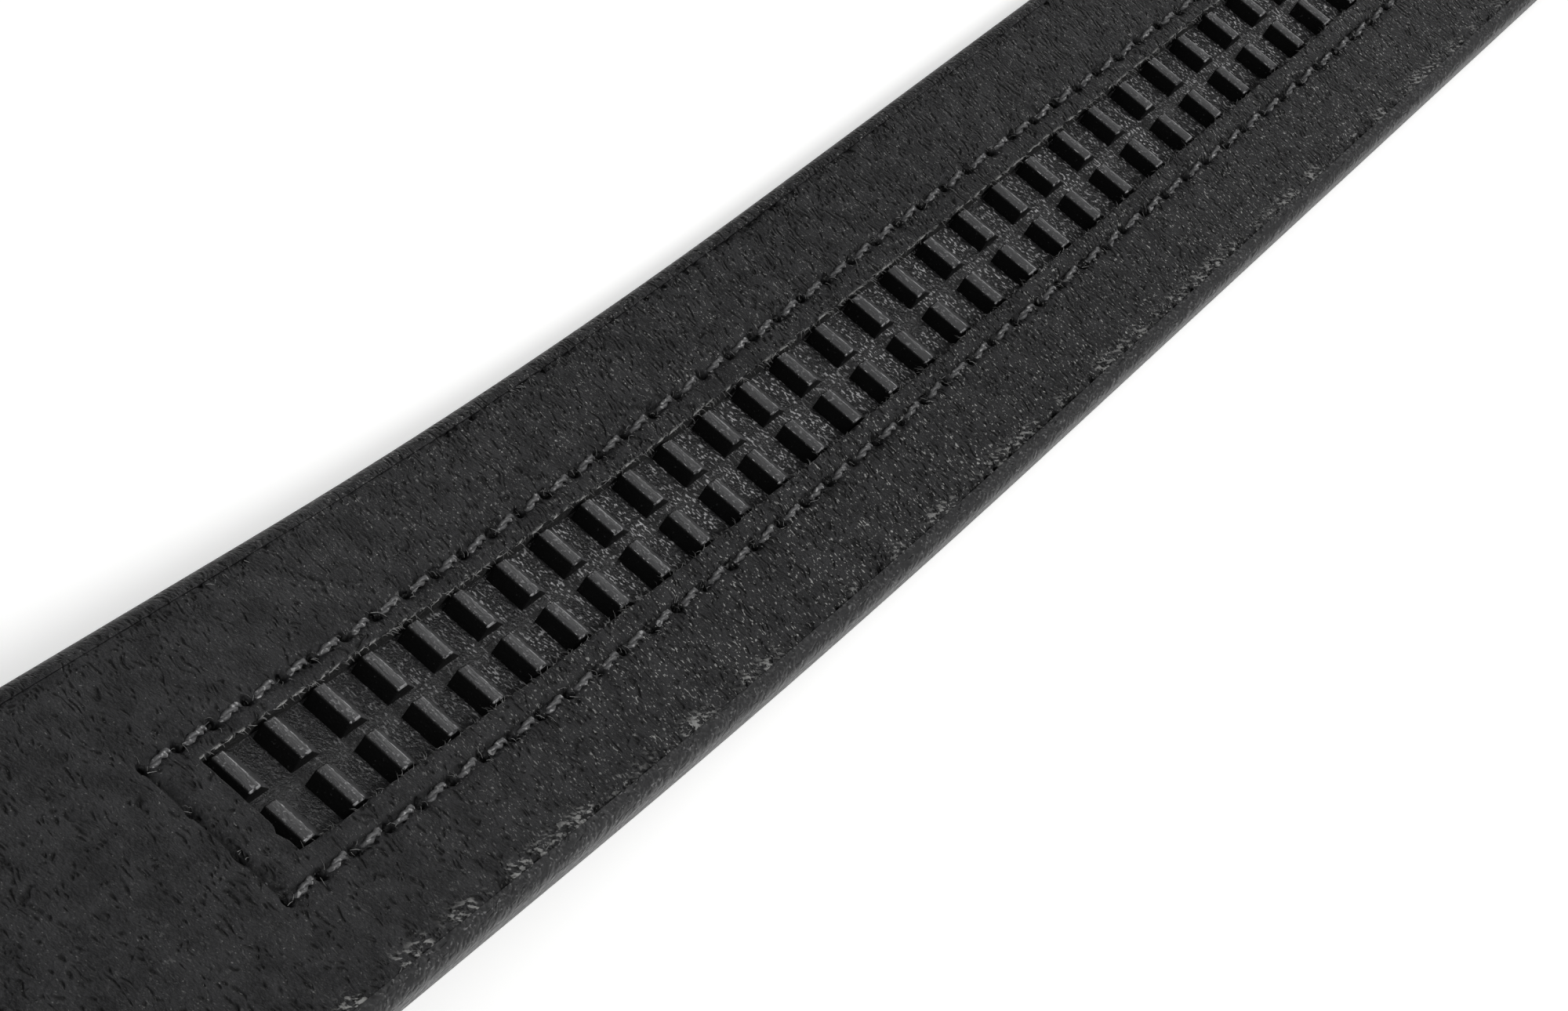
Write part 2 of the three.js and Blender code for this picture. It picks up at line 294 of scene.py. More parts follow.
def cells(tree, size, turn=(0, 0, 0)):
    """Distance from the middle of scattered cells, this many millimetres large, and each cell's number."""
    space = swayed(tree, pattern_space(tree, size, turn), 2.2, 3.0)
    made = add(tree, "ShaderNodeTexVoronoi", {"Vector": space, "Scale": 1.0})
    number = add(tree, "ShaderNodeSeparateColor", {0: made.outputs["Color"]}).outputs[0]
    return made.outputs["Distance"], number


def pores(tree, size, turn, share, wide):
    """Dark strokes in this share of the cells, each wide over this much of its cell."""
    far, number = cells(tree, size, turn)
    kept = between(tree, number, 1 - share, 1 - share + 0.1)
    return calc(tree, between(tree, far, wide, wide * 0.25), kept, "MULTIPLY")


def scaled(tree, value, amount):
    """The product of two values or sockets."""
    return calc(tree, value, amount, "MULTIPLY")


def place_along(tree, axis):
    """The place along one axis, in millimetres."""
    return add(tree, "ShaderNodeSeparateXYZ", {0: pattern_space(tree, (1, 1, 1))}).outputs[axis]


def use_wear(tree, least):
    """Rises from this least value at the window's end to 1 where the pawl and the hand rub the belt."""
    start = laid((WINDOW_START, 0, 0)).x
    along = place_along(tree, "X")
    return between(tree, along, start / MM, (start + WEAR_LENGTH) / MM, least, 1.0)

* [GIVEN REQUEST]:
Nothing in the data may differ; print all of it exactly as written.

* [TASK ANSWER]:
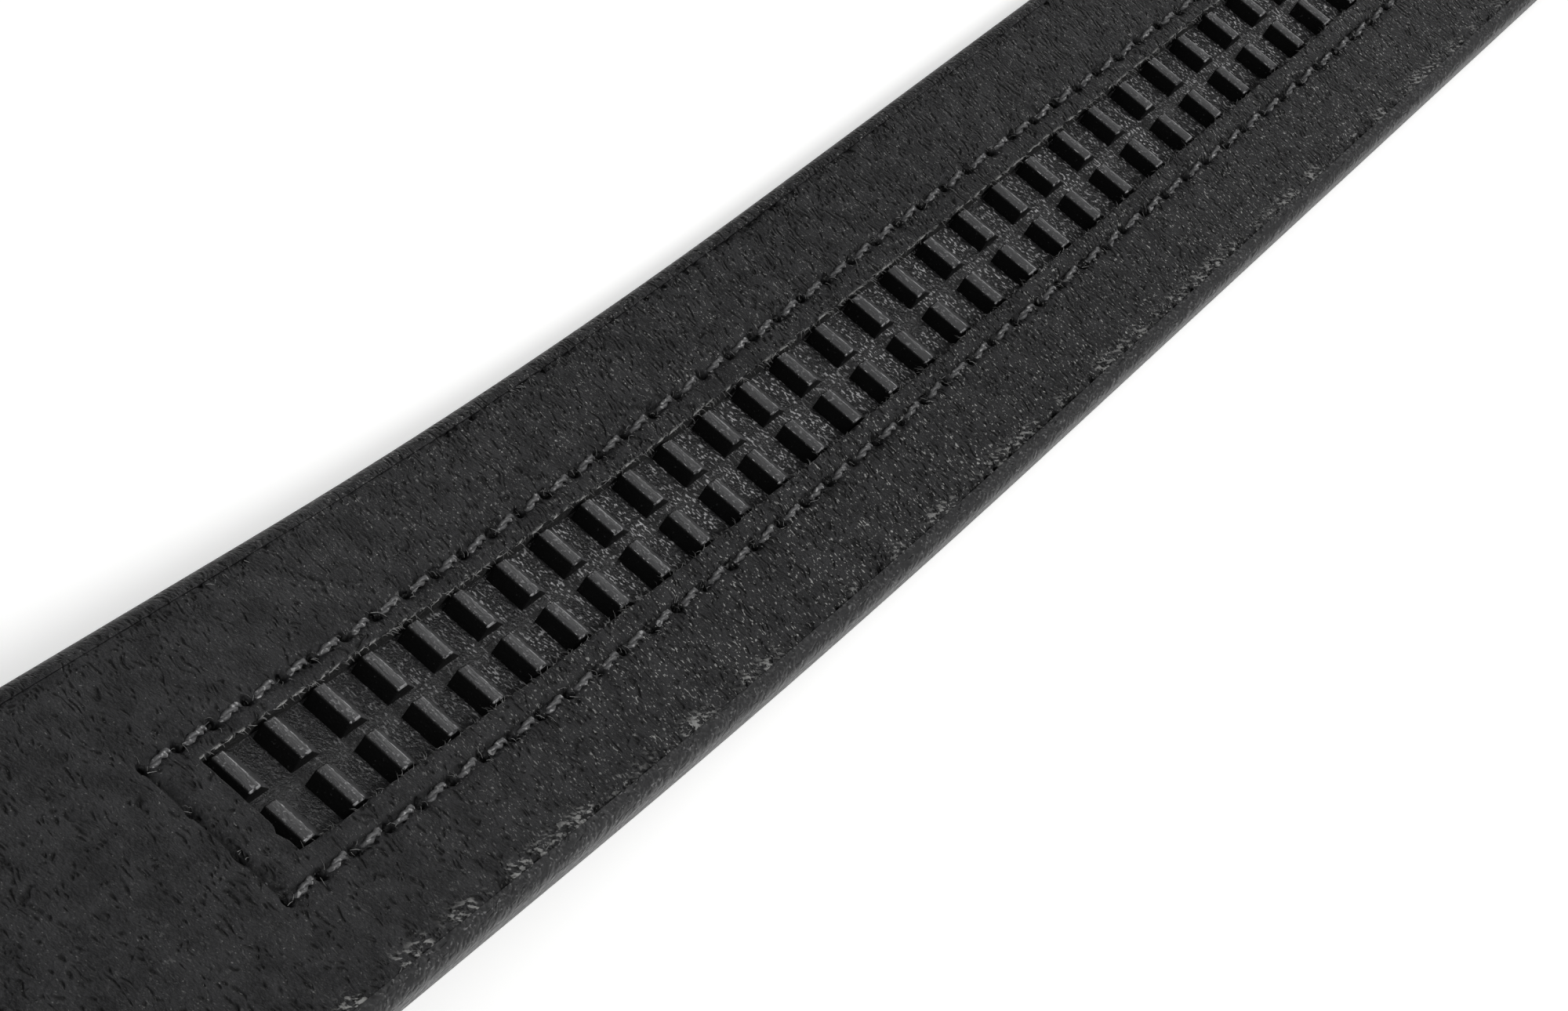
Write part 2 of the three.js and Blender code for this picture. It picks up at line 294 of scene.py. More parts follow.
def cells(tree, size, turn=(0, 0, 0)):
    """Distance from the middle of scattered cells, this many millimetres large, and each cell's number."""
    space = swayed(tree, pattern_space(tree, size, turn), 2.2, 3.0)
    made = add(tree, "ShaderNodeTexVoronoi", {"Vector": space, "Scale": 1.0})
    number = add(tree, "ShaderNodeSeparateColor", {0: made.outputs["Color"]}).outputs[0]
    return made.outputs["Distance"], number


def pores(tree, size, turn, share, wide):
    """Dark strokes in this share of the cells, each wide over this much of its cell."""
    far, number = cells(tree, size, turn)
    kept = between(tree, number, 1 - share, 1 - share + 0.1)
    return calc(tree, between(tree, far, wide, wide * 0.25), kept, "MULTIPLY")


def scaled(tree, value, amount):
    """The product of two values or sockets."""
    return calc(tree, value, amount, "MULTIPLY")


def place_along(tree, axis):
    """The place along one axis, in millimetres."""
    return add(tree, "ShaderNodeSeparateXYZ", {0: pattern_space(tree, (1, 1, 1))}).outputs[axis]


def use_wear(tree, least):
    """Rises from this least value at the window's end to 1 where the pawl and the hand rub the belt."""
    start = laid((WINDOW_START, 0, 0)).x
    along = place_along(tree, "X")
    return between(tree, along, start / MM, (start + WEAR_LENGTH) / MM, least, 1.0)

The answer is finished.